Work through the data below line by line and say how many lines hold "remove"; give only the number.
-- START --
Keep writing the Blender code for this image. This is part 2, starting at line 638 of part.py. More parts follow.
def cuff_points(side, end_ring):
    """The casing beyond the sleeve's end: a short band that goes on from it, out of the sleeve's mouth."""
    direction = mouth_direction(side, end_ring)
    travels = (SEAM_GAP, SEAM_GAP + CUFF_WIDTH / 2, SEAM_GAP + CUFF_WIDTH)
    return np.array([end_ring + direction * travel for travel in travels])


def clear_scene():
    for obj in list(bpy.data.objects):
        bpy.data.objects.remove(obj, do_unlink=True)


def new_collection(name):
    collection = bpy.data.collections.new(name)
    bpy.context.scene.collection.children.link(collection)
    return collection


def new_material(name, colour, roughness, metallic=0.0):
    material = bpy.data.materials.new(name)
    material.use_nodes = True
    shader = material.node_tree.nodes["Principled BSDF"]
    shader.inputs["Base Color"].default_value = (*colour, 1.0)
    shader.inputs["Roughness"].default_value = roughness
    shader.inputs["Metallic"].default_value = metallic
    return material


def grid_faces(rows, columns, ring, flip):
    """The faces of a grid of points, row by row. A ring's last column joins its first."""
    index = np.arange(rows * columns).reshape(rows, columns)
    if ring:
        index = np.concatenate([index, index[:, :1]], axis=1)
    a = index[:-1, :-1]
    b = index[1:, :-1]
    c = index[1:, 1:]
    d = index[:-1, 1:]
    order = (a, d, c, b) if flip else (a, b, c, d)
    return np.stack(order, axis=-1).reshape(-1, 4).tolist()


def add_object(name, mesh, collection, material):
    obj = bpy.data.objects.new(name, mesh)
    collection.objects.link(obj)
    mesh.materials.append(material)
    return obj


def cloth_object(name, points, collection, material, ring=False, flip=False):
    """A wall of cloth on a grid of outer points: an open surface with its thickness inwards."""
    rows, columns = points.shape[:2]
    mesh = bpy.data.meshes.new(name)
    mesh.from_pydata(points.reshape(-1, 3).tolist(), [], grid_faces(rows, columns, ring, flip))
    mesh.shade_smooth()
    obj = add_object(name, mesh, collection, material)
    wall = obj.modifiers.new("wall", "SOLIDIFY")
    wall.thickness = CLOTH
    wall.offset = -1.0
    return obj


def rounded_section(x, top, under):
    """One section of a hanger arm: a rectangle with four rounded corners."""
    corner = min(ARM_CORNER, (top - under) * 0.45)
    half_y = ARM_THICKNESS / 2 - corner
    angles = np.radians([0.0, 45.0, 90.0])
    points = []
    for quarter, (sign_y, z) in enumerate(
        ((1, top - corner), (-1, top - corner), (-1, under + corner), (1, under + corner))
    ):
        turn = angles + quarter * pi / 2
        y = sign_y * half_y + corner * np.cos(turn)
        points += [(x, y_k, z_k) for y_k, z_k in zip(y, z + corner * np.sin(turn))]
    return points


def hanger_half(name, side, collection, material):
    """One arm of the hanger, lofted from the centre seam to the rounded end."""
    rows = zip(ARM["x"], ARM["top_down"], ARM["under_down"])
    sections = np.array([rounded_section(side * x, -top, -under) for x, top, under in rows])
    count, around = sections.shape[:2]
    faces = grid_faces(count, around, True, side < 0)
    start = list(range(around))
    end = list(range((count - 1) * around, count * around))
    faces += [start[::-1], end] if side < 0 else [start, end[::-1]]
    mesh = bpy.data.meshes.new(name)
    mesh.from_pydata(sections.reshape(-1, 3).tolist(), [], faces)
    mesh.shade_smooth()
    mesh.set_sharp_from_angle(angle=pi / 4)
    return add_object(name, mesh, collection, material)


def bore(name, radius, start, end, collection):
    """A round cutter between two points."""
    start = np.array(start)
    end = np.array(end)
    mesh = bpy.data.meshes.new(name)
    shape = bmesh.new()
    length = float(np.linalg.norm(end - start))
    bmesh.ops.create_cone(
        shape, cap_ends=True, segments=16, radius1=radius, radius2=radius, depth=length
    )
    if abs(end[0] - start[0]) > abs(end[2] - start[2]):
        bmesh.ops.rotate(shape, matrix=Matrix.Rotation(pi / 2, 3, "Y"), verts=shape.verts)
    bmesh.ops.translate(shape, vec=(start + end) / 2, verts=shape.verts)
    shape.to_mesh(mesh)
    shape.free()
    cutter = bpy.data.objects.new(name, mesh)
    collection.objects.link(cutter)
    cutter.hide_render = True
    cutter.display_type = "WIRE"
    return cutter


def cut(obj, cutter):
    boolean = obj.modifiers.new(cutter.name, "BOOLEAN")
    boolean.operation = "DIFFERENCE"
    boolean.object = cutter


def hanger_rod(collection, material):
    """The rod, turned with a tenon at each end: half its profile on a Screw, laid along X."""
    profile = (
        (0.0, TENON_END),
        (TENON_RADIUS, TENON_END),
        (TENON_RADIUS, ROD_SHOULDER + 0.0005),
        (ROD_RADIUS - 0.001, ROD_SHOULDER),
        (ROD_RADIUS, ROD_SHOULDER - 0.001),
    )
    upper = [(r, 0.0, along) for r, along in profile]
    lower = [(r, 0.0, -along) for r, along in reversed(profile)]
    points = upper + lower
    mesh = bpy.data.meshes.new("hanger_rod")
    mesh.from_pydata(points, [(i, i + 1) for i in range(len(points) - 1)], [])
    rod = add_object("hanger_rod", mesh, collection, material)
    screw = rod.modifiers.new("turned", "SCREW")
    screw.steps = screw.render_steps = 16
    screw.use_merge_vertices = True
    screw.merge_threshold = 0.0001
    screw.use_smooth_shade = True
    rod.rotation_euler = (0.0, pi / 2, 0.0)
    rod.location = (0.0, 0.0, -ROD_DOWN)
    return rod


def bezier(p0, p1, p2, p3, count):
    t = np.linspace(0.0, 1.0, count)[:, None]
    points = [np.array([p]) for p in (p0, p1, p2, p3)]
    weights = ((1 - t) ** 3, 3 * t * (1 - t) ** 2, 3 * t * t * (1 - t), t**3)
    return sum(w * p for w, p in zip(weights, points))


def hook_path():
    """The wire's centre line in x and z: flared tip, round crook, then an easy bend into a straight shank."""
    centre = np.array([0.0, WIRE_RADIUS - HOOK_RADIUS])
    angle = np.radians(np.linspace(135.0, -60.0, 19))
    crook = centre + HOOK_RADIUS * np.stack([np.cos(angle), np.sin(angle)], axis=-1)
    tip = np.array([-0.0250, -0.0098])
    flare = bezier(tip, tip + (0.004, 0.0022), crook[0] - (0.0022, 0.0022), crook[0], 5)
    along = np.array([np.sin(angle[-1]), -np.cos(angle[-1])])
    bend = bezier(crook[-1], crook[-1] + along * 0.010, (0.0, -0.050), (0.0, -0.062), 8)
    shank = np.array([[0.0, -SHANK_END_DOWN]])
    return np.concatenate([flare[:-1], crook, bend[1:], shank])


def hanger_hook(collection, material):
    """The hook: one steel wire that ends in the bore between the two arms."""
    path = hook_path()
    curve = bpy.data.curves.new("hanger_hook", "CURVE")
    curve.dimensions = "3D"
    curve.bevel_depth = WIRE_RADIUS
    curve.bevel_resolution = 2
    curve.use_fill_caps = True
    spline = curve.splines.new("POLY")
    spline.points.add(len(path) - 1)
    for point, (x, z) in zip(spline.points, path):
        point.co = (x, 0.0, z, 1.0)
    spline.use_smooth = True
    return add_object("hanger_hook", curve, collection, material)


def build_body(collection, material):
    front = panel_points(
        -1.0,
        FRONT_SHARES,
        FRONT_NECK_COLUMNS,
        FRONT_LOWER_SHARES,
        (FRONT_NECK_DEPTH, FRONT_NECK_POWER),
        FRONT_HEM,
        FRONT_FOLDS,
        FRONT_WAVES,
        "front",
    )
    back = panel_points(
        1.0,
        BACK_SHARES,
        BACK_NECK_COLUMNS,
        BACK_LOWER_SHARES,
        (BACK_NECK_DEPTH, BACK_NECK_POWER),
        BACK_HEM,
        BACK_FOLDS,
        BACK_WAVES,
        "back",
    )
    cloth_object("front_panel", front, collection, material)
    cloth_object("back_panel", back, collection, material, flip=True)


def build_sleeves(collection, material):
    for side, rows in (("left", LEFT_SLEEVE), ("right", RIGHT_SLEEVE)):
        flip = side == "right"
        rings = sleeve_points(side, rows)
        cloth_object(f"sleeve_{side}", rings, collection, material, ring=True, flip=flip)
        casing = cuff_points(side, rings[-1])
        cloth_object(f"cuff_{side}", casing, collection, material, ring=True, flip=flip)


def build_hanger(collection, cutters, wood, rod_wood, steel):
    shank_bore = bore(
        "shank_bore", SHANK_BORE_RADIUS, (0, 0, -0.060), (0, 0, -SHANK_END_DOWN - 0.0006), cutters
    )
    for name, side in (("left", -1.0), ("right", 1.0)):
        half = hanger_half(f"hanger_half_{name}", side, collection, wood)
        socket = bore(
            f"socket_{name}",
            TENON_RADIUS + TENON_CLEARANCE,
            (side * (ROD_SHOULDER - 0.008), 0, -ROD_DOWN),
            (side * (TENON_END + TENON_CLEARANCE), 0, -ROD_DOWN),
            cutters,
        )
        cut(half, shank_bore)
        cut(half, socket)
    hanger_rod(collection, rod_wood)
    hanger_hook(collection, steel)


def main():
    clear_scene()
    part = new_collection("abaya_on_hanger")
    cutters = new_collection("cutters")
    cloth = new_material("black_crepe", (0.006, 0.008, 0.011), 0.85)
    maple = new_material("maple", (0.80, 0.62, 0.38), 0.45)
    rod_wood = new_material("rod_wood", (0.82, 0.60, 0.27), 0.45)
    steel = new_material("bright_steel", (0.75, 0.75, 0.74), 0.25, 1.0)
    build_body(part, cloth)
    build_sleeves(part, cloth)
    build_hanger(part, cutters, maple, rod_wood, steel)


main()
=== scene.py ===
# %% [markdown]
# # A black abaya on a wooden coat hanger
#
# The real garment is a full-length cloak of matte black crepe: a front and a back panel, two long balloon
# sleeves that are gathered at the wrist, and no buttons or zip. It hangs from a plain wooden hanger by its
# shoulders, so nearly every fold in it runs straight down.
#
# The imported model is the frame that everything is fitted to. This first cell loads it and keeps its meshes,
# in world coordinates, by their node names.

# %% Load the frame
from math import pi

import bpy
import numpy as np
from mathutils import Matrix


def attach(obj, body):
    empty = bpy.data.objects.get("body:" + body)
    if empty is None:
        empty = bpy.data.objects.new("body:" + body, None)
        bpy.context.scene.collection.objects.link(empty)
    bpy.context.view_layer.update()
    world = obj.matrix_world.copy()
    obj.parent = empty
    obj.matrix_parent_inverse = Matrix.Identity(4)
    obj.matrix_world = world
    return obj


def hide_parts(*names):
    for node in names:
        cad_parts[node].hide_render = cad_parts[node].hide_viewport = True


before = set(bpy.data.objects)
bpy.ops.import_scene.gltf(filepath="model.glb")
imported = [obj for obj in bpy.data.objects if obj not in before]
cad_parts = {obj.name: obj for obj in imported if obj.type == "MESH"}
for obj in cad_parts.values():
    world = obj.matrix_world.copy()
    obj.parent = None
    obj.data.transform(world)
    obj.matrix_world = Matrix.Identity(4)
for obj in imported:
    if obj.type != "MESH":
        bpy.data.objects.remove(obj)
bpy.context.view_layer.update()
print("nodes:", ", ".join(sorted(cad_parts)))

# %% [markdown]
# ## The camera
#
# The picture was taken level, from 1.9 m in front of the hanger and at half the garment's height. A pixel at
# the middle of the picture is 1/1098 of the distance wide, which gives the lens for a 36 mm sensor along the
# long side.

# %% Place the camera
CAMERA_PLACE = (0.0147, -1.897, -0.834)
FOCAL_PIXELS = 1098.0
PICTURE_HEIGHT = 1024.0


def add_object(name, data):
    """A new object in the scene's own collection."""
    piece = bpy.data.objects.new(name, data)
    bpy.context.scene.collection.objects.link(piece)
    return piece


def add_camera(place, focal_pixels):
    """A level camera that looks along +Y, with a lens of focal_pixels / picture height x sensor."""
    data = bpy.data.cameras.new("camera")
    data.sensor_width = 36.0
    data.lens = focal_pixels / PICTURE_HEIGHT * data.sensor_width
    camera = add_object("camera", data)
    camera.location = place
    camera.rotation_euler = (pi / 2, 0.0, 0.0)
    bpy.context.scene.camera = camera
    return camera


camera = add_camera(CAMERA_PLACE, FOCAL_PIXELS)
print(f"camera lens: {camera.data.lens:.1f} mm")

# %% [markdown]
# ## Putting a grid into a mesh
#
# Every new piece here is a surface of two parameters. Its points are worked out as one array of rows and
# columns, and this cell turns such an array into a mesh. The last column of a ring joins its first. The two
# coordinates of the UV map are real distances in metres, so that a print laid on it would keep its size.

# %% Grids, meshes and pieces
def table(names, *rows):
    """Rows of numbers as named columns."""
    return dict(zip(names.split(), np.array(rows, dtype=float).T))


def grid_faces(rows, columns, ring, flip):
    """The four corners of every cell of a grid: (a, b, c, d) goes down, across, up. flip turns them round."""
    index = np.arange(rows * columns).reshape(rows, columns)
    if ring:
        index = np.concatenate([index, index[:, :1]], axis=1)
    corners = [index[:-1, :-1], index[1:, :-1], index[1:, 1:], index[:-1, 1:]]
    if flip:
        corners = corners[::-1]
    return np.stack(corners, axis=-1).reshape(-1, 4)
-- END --
**CORRECT ANSWER**.
2